Phase 3: Database Migration Before Application (12-18 months)
Objective: Move ERP data to a more flexible, cost-effective database—without changing applications.
Implementation:
- Migrate Oracle database to Aurora PostgreSQL or open-source alternatives
- Maintain application compatibility through schema mapping
- Use database federation during transition
- Validate transactional integrity
Outcome: Massive cost reduction (often 70-80% on database licensing) while maintaining existing ERP applications. This is a higher risk but extremely high reward.
Phase 4: Build the AI Layer (Ongoing)
Objective: Develop ML capabilities entirely outside the ERP.
Implementation:
- Feature store consuming from the lakehouse
- ML pipelines training on lakehouse data
- Inference APIs that ERP applications call (if needed)
- Autonomous AI applications that operate independently
Outcome: Your organization builds AI capabilities without being constrained by ERP architecture. You're no longer asking, "Can our ERP do this?" You're building it directly.
The Question Leaders Should Actually Ask
The conversation about ERP and AI isn't fundamentally about Oracle, SAP, or any specific vendor. It's about architectural philosophy.
Your ERP can remain the system of record.
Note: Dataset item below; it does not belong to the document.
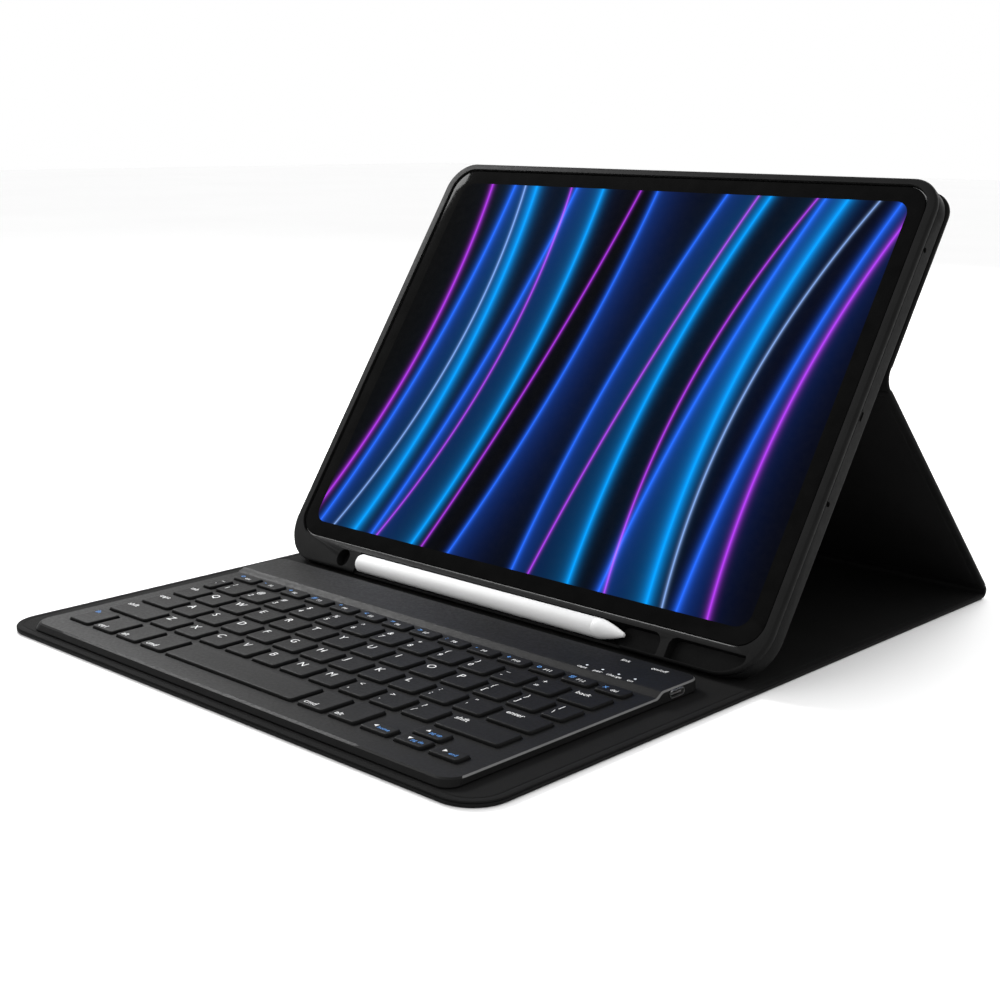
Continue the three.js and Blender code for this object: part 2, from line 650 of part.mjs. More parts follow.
function makeTopCase(groups) {
  const rimBottom = PLATE_TOP + REST_GAP;
  const profile = polygon([
    [0, rimBottom],
    [KEYBOARD_DEPTH, rimBottom],
    [KEYBOARD_DEPTH, HUMP_HEIGHT - KEYBOARD_EDGE],
    [KEYBOARD_DEPTH - KEYBOARD_EDGE, HUMP_HEIGHT],
    [HUMP_FRONT + HUMP_RAMP, HUMP_HEIGHT],
    [HUMP_FRONT, DECK_HEIGHT],
    [KEYBOARD_EDGE, DECK_HEIGHT],
    [0, DECK_HEIGHT - KEYBOARD_EDGE],
  ]);
  const hollow = polygon([
    [CASE_WALL, rimBottom - 1],
    [REAR_WALL, rimBottom - 1],
    [REAR_WALL, HUMP_CEILING],
    [BAY_FRONT, HUMP_CEILING],
    [HUMP_FRONT + CASE_WALL / 2, DECK_BOTTOM],
    [CASE_WALL, DECK_BOTTOM],
  ]);
  const half = KEYBOARD_WIDTH / 2;
  const outline = centred(0, KEYBOARD_DEPTH / 2, KEYBOARD_WIDTH, KEYBOARD_DEPTH, KEYBOARD_CORNER);
  const outer = common(barAlongX(profile, -half, half), slab(outline, 0, HUMP_HEIGHT + 1));
  const bosses = SCREW_PLACES.map(([x, y]) => turned([
    [0, rimBottom],
    [SCREW.boss, rimBottom],
    [SCREW.boss, y < HUMP_FRONT ? DECK_HEIGHT - 0.2 : HUMP_HEIGHT - 0.2],
    [0, y < HUMP_FRONT ? DECK_HEIGHT - 0.2 : HUMP_HEIGHT - 0.2],
  ]).translate(x, y, 0));
  const shell = join(
    cut(outer, barAlongX(hollow, -half + CASE_WALL, half - CASE_WALL)),
    ...bosses,
  );

  const keyHoles = Object.values(groups).flat().map(({ x, y, width, depth }) => box(
    x - width / 2 - SLIDE_GAP, x + width / 2 + SLIDE_GAP,
    y - depth / 2 - SLIDE_GAP, y + depth / 2 + SLIDE_GAP,
    DECK_BOTTOM - 1, DECK_HEIGHT + 1,
  ));
  const screwHoles = SCREW_PLACES.map(([x, y]) => turned([
    [0, 0],
    [SCREW.shank + REST_GAP, 0],
    [SCREW.shank + REST_GAP, PLATE_TOP + SCREW.length + REST_GAP],
    [0, PLATE_TOP + SCREW.length + REST_GAP],
  ]).translate(x, y, 0));
  const lightHoles = lightPlaces().map((x) => turned([
    [0, HUMP_CEILING - 1],
    [LIGHTS.radius + REST_GAP, HUMP_CEILING - 1],
    [LIGHTS.radius + REST_GAP, HUMP_HEIGHT + 1],
    [0, HUMP_HEIGHT + 1],
  ], 8).translate(x, LIGHTS.y, 0));
  const usbHole = box(
    half - CASE_WALL - 1, half + 1,
    USB.y - USB.width / 2 - REST_GAP, USB.y + USB.width / 2 + REST_GAP,
    USB.z - USB.height / 2 - REST_GAP, USB.z + USB.height / 2 + REST_GAP,
  );
  const rearHole = (left, right, height) => box(
    left - SLIDE_GAP, right + SLIDE_GAP, REAR_WALL - 1, KEYBOARD_DEPTH + 1,
    CONTROL_Z - height / 2 - SLIDE_GAP, CONTROL_Z + height / 2 + SLIDE_GAP,
  );
  const buttonHole = rearHole(
    BUTTON.x - BUTTON.width / 2, BUTTON.x + BUTTON.width / 2, BUTTON.height,
  );
  const switchHole = rearHole(
    SWITCH.x - SWITCH.width / 2, SWITCH.x + SWITCH.width / 2 + SWITCH.travel, SWITCH.height,
  );
  return cut(shell, ...keyHoles, ...screwHoles, ...lightHoles, usbHole, buttonHole, switchHole);
}

const lightPlaces = () =>
  Array.from({ length: LIGHTS.count }, (_, index) => LIGHTS.first + index * LIGHTS.pitch);

/** A light bar below the top of the hump, with a short pipe up to each indicator. */
function makeLightBar() {
  const places = lightPlaces();
  const barTop = HUMP_CEILING - REST_GAP;
  const margin = 2;
  const bar = box(
    places[0] - margin, places[places.length - 1] + margin,
    LIGHTS.y - margin / 2, LIGHTS.y + margin / 2, barTop - LIGHTS.bar, barTop,
  );
  const pipes = places.map((x) => turned([
    [0, barTop - LIGHTS.bar / 2],
    [LIGHTS.radius, barTop - LIGHTS.bar / 2],
    [LIGHTS.radius, HUMP_HEIGHT],
    [0, HUMP_HEIGHT],
  ], 8).translate(x, LIGHTS.y, 0));
  return join(bar, ...pipes);
}

/** A metal socket, open to the right, with a tongue in it. */
function makeUsbPort() {
  const right = KEYBOARD_WIDTH / 2;
  const left = right - USB.length;
  const shape = (shrink) => centred(
    USB.y, USB.z, USB.width - 2 * shrink, USB.height - 2 * shrink,
    (USB.height - 2 * shrink) / 2 - 0.01,
  );
  const shell = cut(
    barAlongX(shape(0), left, right, 4),
    barAlongX(shape(USB.wall), left + 1, right + 1, 4),
  );
  const tongueThickness = 0.7;
  const tongueWidth = USB.width - 8 * USB.wall;
  return join(shell, box(
    left + 0.5, right - 0.6,
    USB.y - tongueWidth / 2, USB.y + tongueWidth / 2,
    USB.z - tongueThickness / 2, USB.z + tongueThickness / 2,
  ));
}

/** A cap through the rear wall, with a flange inside that keeps it in its hole. */
function makeRearControl({ x, width, height, proud }) {
  const flangeRear = REAR_WALL - REST_GAP;
  const reach = 1.2;
  return join(
    box(
      x - width / 2, x + width / 2, flangeRear - CONTROL_FLANGE / 2, KEYBOARD_DEPTH + proud,
      CONTROL_Z - height / 2, CONTROL_Z + height / 2,
    ),
    box(
      x - width / 2 - reach, x + width / 2 + reach, flangeRear - CONTROL_FLANGE, flangeRear,
      CONTROL_Z - height / 2 - reach / 2, CONTROL_Z + height / 2 + reach / 2,
    ),
  );
}

function makeScrew([x, y]) {
  return turned([
    [0, REST_GAP],
    [SCREW.head, REST_GAP],
    [SCREW.head, PLATE_TOP],
    [SCREW.shank, PLATE_TOP],
    [SCREW.shank, PLATE_TOP + SCREW.length],
    [0, PLATE_TOP + SCREW.length],
  ]).translate(x, y, 0);
}

function makeBottomPlate() {
  const outline = centred(0, KEYBOARD_DEPTH / 2, KEYBOARD_WIDTH, KEYBOARD_DEPTH, KEYBOARD_CORNER);
  const holes = SCREW_PLACES.map(([x, y]) => {
    const radius = SCREW.head + REST_GAP;
    return turned([[0, -1], [radius, -1], [radius, 2], [0, 2]]).translate(x, y, 0);
  });
  return cut(slab(outline, REST_GAP, PLATE_TOP), ...holes);
}

function makeKeyboard() {
  const group = new THREE.Group();
  group.position.set(0, KEYBOARD_SETBACK, COVER_THICKNESS);
  const groups = keyGroups();
  const floor = PLATE_TOP + REST_GAP;
  const bayMiddle = (BAY_FRONT + REAR_WALL) / 2;
  const inBay = ({ left, right, depth, height }) =>
    box(left, right, bayMiddle - depth / 2, bayMiddle + depth / 2, floor, floor + height);

  group.add(piece('keyboard_bottom_plate', makeBottomPlate(), 'aluminium'));
  group.add(piece('keyboard_top_case', makeTopCase(groups), 'keyboardCase'));
  group.add(piece('key_plate', box(
    FIELD_LEFT, FIELD_RIGHT, 2 * CASE_WALL, HUMP_FRONT, floor, floor + KEY_PLATE,
  ), 'steel'));
  group.add(piece('keyboard_battery', inBay(BATTERY), 'battery'));
  group.add(piece('keyboard_circuit_board', inBay(CIRCUIT), 'circuitBoard'));
  group.add(piece('usb_port', makeUsbPort(), 'steel'));
  group.add(piece('indicator_lights', makeLightBar(), 'lightPipe'));
  group.add(piece('connect_button', makeRearControl(BUTTON), 'keycap'));
  group.add(piece('power_switch', makeRearControl(SWITCH), 'keycap'));
  SCREW_PLACES.forEach((place, index) => {
    group.add(piece(`case_screw_${index + 1}`, makeScrew(place), 'steel'));
  });
  for (const [name, caps] of Object.entries(groups)) {
    group.add(piece(name, keySolid(caps), 'keycap'));
  }
  return group;
}

// ---------------------------------------------------------------- assembly

const group = new THREE.Group();
group.position.y = -FOOTPRINT_LENGTH / 2;
group.add(makeBase(), makeLeg(), makeScreenSide(), makeKeyboard());

export default group;
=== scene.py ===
"""The looks of a tablet keyboard case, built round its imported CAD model."""

import json
import math

import bmesh
import bpy
from mathutils import Matrix, Vector


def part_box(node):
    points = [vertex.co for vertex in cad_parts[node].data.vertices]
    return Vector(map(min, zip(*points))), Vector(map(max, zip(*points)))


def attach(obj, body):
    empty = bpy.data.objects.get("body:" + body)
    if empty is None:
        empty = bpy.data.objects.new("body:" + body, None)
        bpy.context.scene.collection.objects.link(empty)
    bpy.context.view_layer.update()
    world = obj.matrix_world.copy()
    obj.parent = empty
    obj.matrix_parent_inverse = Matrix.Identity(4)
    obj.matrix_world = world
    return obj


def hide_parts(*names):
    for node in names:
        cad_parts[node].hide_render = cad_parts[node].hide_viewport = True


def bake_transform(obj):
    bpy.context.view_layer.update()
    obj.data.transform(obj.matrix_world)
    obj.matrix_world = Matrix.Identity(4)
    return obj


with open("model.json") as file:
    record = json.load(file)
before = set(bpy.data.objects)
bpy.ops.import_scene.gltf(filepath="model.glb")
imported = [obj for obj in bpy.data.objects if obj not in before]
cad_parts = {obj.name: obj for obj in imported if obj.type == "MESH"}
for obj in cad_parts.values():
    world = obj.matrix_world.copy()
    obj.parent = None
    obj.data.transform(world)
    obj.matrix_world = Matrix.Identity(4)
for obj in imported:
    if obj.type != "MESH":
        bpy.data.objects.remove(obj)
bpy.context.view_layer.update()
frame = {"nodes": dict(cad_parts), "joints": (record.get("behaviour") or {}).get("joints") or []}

MM = 0.001


# ---------------------------------------------------------------- sizes, in millimetres

COVER = 2.5
SKIN = 0.6
RIM_TOP = 1.7
LINING_BOTTOM = 1.9
EDGE_RIM = 4.0
COVER_FILLET = 0.9
WELD_INSET = 3.2
WELD_DEPTH = 0.22
WELD_HALF = 0.45
WELD_FLAT = 1
RIM_EASE = 0.15
LINING_EASE = 0.1
LINING_EDGE = 0.12
COVER_STEPS = 10
FOLD_STEPS = 14
SHEET_STEPS = 6
FRONT_CORNER = 16.0
TOP_CORNER = 12.0
FOLD_CORNER = 1.5
FOLD_MARGIN = 6.0
CREASE = 1.5
CREASE_TUCK = 1.6

TABLET = (280.6, 214.9, 6.4)
TABLET_CORNER = 12.0
GLASS_INSET = 0.4
GLASS = 0.8
DISPLAY_BORDER = 8.0
DISPLAY_CORNER = 7.0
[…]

But if it's also the system constraining intelligence, your competitors who've decoupled those concerns will outpace you on every AI-driven metric: forecast accuracy, operational efficiency, customer personalization, risk prediction, and ultimately, profitable growth.
The AI-first enterprise isn't built by replacing ERP. It's built by architecting around it.
The next decade of enterprise advantage will be determined by how quickly organizations can move from asking "Can our ERP do this?" to building it independently. The technology exists. The patterns are proven. The remaining question is strategic commitment: Are you architecting for transactions, or for intelligence?